Some datasets come from rounded estimates, so the total may be 0.99 or 1.01 instead of exactly 1. In those cases, normalization can be useful. Normalization rescales each probability by dividing by the total probability sum. This preserves the relative pattern while forcing the distribution to sum to 1. However, normalization should not be used to hide serious input errors. If your probabilities sum to 1.42 or contain negative values, the issue is not rounding.
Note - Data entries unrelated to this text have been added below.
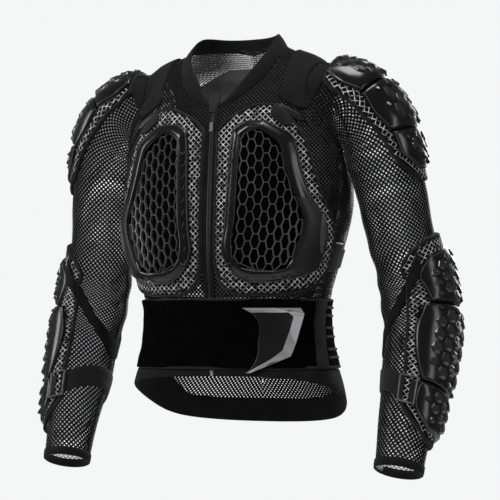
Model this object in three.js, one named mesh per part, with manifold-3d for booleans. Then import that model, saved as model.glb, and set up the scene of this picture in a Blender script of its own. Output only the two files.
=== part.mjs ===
// Long-sleeved armoured mesh jacket for motorcycling, held in its worn shape. Millimetres, +Z up.
// It faces -Y. The origin lies between the shoulders, on the body's middle plane, at neck-base height.
// Left and right are the wearer's: left is +X.
import * as THREE from 'three';
import Module from 'manifold-3d';

const wasm = await Module();
wasm.setup();

// Driving sizes of the garment
const CHEST_WIDTH = 402;
const CHEST_DEPTH = 240;
const BODY_LENGTH = 620;
const SLEEVE_DROP = 614;
const SLEEVE_WIDTH = 124;
const SHOULDER_SEAT_DEPTH = 68;
const BODY_ROUNDNESS = 2.35;

// Cloth, gaps and how far a cutting solid reaches past what it cuts
const CLOTH = 2.4;
const CLEARANCE = 0.35;
const ROOM_STEPS = 12;
const FACET_CLEARANCE = 1.85;
const SLEEVE_BEND_CLEARANCE = 1.3;
const WIDEST_FACET = 36;
const SEAM_GAP = 0.5;
const REACH = 8;
const FULL_TURN = 360;
const SHOULDER_SEARCH = 1 / 3;

// Neck opening and stand-up collar
const NECK_WIDTH = 182;
const NECK_DEPTH = 176;
const NECK_MIDDLE = -6;
const COLLAR_TOP_WIDTH = 146;
const COLLAR_TOP_DEPTH = 170;
const COLLAR_WALL = 2.4;
const COLLAR_SINK = 4;
const COLLAR_NOTCH = 30;

// Front fastening
const ZIP_GAP = 7;
const PLACKET_STEPS = 6;
const ZIP_STEPS = 7;
const ZIP_CHAIN_RISE = 0.5;
const ZIP_STOP_LENGTH = 7;
const PLACKET_WIDTH = 6.6;
const PLACKET_RISE = 1.6;
const SLIDER_LENGTH = 15;
const SLIDER_RISE = 4.5;
const GARAGE_RISE = 3.4;

// Armour: soft pads with hard shells on them
const CHEST_PAD_RISE = 8;
const CHEST_SHELL_RISE = 18;
const HONEYCOMB_RISE = 13;
const CELL_PITCH = 16;
const CELL_HEIGHT = 31;
const CELL_WALL = 2;
const CELL_LEAST = 1.3;
const LIMB_PAD_RISE = 8;
const LIMB_PLATE_RISE = 15;
const BACK_PAD_RISE = 9;
const BACK_SHELL_RISE = 15;

// Straps, belt, badge and bindings
const STRAP_RISE = 2.6;
const ELBOW_STRAP_WIDTH = 42;
const FOREARM_STRAP_WIDTH = 36;
const BUCKLE_RISE = 3.4;
const BUCKLE_SEAT = 1.8;
const TAB_RISE = 2.4;
const BELT_RISE = 4.2;
const BADGE_BASE_RISE = 3;
const BADGE_TRIM_RISE = 2.4;
const HEM_BAND_WIDTH = 24;
const BINDING_RISE = 1.8;

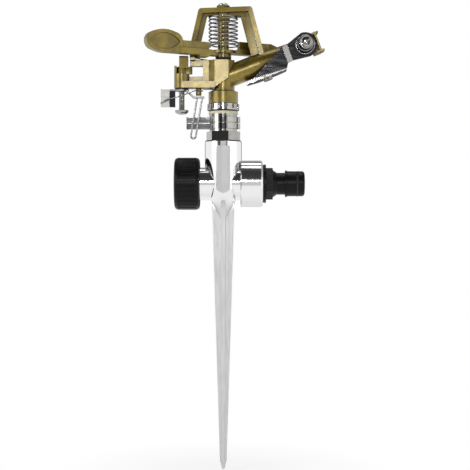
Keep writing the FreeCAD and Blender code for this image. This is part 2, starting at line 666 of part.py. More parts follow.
def make_cap():
    body = new_body("end_cap", "Dims.tube_height")
    outer = "Dims.cap_diameter / 2"
    inner = "(Dims.large_thread / 2 + Dims.thread_clearance)"
    seat = "(Dims.spigot_reach + Dims.cap_gasket_thickness)"
    end = f"({seat} + Dims.cap_end_wall)"
    edge = f"Dims.cap_round * {ROUND_SHARE}"
    shell = profile(body, "CapShell", [
        (f"-{end}", 0),
        (f"-{seat}", 0),
        (f"-{seat}", inner),
        ("-Dims.cap_reach", inner),
        ("-Dims.cap_reach", f"{outer} - Dims.cap_round"),
        (f"-(Dims.cap_reach + {edge})", f"{outer} - {edge}"),
        ("-(Dims.cap_reach + Dims.cap_round)", outer),
        (f"-({end} - Dims.cap_round)", outer),
        (f"-({end} - {edge})", f"{outer} - {edge}"),
        (f"-{end}", f"{outer} - Dims.cap_round"),
    ])
    turn(body, shell, "H_Axis")
    flute = profile(body, "CapFlute", [
        ("-Dims.cap_grip_width / 2", f"{outer} - Dims.cap_grip_depth"),
        ("Dims.cap_grip_width / 2", f"{outer} - Dims.cap_grip_depth"),
        ("Dims.cap_grip_width", f"{outer} + Dims.cap_grip_depth"),
        ("-Dims.cap_grip_width", f"{outer} + Dims.cap_grip_depth"),
    ], plane="YZ_Plane", ahead="-(Dims.cap_reach + Dims.cap_grip_margin)")
    length = f"{end} - Dims.cap_reach - 2 * Dims.cap_grip_margin"
    cut = pocket(body, flute, length)
    around(body, cut, shell, "H_Axis", "Dims.cap_grip_count")
    return body


def make_cap_gasket():
    body = new_body("cap_gasket", "Dims.tube_height")
    outer = "(Dims.large_thread / 2 + Dims.thread_clearance - Dims.gasket_clearance)"
    sketch = new_sketch(body, "CapGasketPlan", "YZ_Plane", ahead="-Dims.spigot_reach")
    add_circle(sketch, 0, 0, outer)
    add_circle(sketch, 0, 0, "Dims.cap_gasket_hole / 2")
    pad(body, sketch, "Dims.cap_gasket_thickness", backwards=True)
    return body


def make_connector():
    body = new_body("inlet_connector", "Dims.tube_height")
    neck = "Dims.neck_diameter / 2"
    nose = "Dims.nose_diameter / 2"
    bore = "Dims.connector_bore / 2"
    groove_floor = f"({nose} + Dims.o_ring_stand_out - Dims.o_ring_section)"
    groove_near = f"({NOSE_START} + Dims.o_ring_place - Dims.o_ring_section / 2)"
    groove_far = f"({NOSE_START} + Dims.o_ring_place + Dims.o_ring_section / 2)"
    edge = f"Dims.nose_round * {ROUND_SHARE}"
    shape = profile(body, "ConnectorHalf", [
        ("Dims.collar_end - Dims.shank_length", bore),
        (NOSE_END, bore),
        (NOSE_END, f"{nose} - Dims.nose_round"),
        (f"{NOSE_END} - {edge}", f"{nose} - {edge}"),
        (f"{NOSE_END} - Dims.nose_round", nose),
        (groove_far, nose),
        (groove_far, groove_floor),
        (groove_near, groove_floor),
        (groove_near, nose),
        (NOSE_START, nose),
        (NOSE_START, "Dims.ridge_diameter / 2"),
        (RIDGE_START, "Dims.ridge_diameter / 2"),
        (RIDGE_START, neck),
        (NECK_START, neck),
        (CONE_START, "Dims.connector_hex / 2"),
        (HEX_START, "Dims.connector_hex / 2"),
        (HEX_START, "Dims.flange_diameter / 2"),
        (FLANGE_FACE, "Dims.flange_diameter / 2"),
        (FLANGE_FACE, SHANK_R),
        ("Dims.collar_end - Dims.shank_length", SHANK_R),
    ])
    turn(body, shape, "H_Axis")
    nut = new_sketch(body, "ConnectorHex", "YZ_Plane", ahead=HEX_START)
    hexagon(nut, "Dims.connector_hex", 30)
    add_circle(nut, 0, 0, bore)
    pad(body, nut, "Dims.connector_hex_length")
    return body


def make_inlet_gasket():
    body = new_body("inlet_gasket", "Dims.tube_height")
    sketch = new_sketch(body, "InletGasketPlan", "YZ_Plane", ahead="Dims.collar_end")
    add_circle(sketch, 0, 0, "Dims.inlet_gasket_diameter / 2")
    add_circle(sketch, 0, 0, THREAD_R)
    pad(body, sketch, "Dims.inlet_gasket_thickness")
    return body


def make_o_ring():
    body = new_body("connector_o_ring", "Dims.tube_height")
    body.setExpression("Placement.Base.x", f"{NOSE_START} + Dims.o_ring_place")
    centre = "(Dims.nose_diameter / 2 + Dims.o_ring_stand_out - Dims.o_ring_section / 2)"
    section = new_sketch(body, "RingSection", "XZ_Plane")
    many_sided(section, "Dims.o_ring_section / 2", 8, 0, centre)
    turn(body, section, "H_Axis")
    return body


# ---------------------------------------------------------------- bearing


def make_nipple():
    body = new_body("bearing_nipple")
    bearing = "(Dims.sleeve_diameter / 2 + Dims.running_clearance)"
    neck = "Dims.nipple_diameter / 2"
    shape = profile(body, "NippleHalf", [
        (bearing, NIPPLE_END),
        (SHANK_R, NIPPLE_END),
        (SHANK_R, HEX_FOOT),
        ("Dims.nipple_hex / 2", HEX_FOOT),
        ("Dims.nipple_hex / 2", HEX_TOP),
        ("Dims.band_diameter / 2", HEX_TOP),
        ("Dims.band_diameter / 2", BAND_TOP),
        (neck, BAND_TOP),
        (neck, RIM_FOOT),
        ("Dims.rim_diameter / 2", RIM_FOOT),
        ("Dims.rim_diameter / 2", NIPPLE_TOP),
        (bearing, NIPPLE_TOP),
    ])
    turn(body, shape)
    nut = new_sketch(body, "NippleHex", "XY_Plane", ahead=HEX_FOOT)
    hexagon(nut, "Dims.nipple_hex", "-Dims.nipple_hex_turn")
    add_circle(nut, 0, 0, bearing)
    pad(body, nut, "Dims.nipple_hex_height")
    seat = new_sketch(body, "SpringPocket", "XY_Plane", ahead=NIPPLE_TOP)
    add_circle(seat, 0, 0, "Dims.pocket_diameter / 2")
    pocket(body, seat, "Dims.pocket_depth")
    return body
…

It is a flawed distribution that should be corrected at the source.
Practical Example
Suppose a service desk receives the following number of urgent tickets per shift: 0, 1, 2, 3, and 4. Assume the probabilities are 0.12, 0.25, 0.31, 0.20, and 0.12. The expected number of urgent tickets is:
E(X) = 0(0.12) + 1(0.25) + 2(0.31) + 3(0.20) + 4(0.12) = 1.95
This means that over many shifts, the average urgent ticket count will approach 1.95. The team should not expect exactly 1.95 tickets in any one shift, but that number is a reliable planning average for staffing and response analysis.
Final Takeaway
An expectation of random variable calculator gives you a fast, accurate way to compute the average outcome of a discrete probability distribution. More importantly, it provides structure for thinking clearly about uncertainty. By combining expected value with variance, standard deviation, and a visual chart, you gain a much deeper understanding of the distribution you are analyzing. Whether you are a student learning probability, a researcher building stochastic models, or a professional evaluating risk, this tool turns raw probabilities into useful insight.